The pp2 and pp3 chains are catalyst induced branches of helium-4 production. pp2 begins at the helium-3 reaction. It looks like:

${\displaystyle ^{3}He\left(^{4}He,\gamma \right)^{7}Be}$

${\displaystyle ^{7}Be\left(e^{-},\nu \right)^{7}Li}$

${\displaystyle ^{7}Li\left(p,^{4}He\right)^{4}He}$

pp3 chain begins after the helium-3 and helium-4 reaction of the pp2 chain.

${\displaystyle ^{7}Be\left(p,\gamma \right)^{8}B}$

${\displaystyle ^{8}B\left(\beta ^{+}\nu \right)^{8}Be}$

${\displaystyle ^{8}Be\left(^{4}He\right)^{4}He}$

CNO cycle

Figure 2. CNO1 cycle. Image taken from http://en.wikipedia.org/wiki/CNO_cycle.

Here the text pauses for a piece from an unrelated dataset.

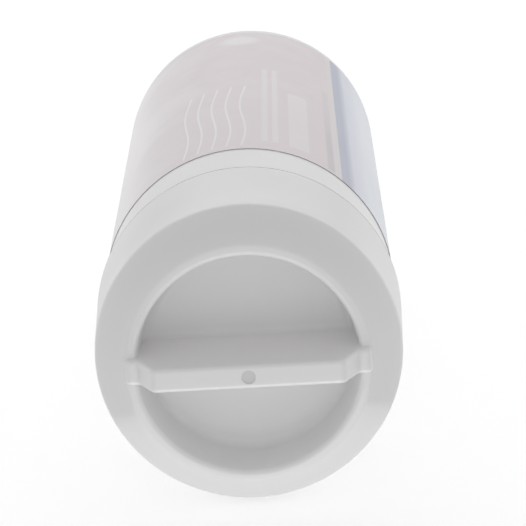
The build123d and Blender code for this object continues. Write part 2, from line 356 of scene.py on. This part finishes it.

An important process that contributes to Hydrogen burning involving Carbon, Nitrogen and Oxygen is the CNO cycle. Four CNO cycles are known (for the complete list see Illiadis). Here we present the so-called CNO1 (see Table below and Figure 2).

CNO1

${\displaystyle ^{12}C(p,\gamma )^{13}N\ }$

${\displaystyle ^{13}N(\beta ^{+}\nu )^{13}C\ }$

${\displaystyle ^{13}C(p,\gamma )^{14}N\ }$

${\displaystyle ^{14}N(p,\gamma )^{15}O\ }$

${\displaystyle ^{15}O(\beta ^{+}\nu )^{15}N\ }$

${\displaystyle ^{15}N(p,\alpha )^{12}C\ }$

Is interesting to note that in this cycle the abundances of C, N and O are not changed and these nuclei only serve as a catalyst to convert Hydrogen to Helium-4.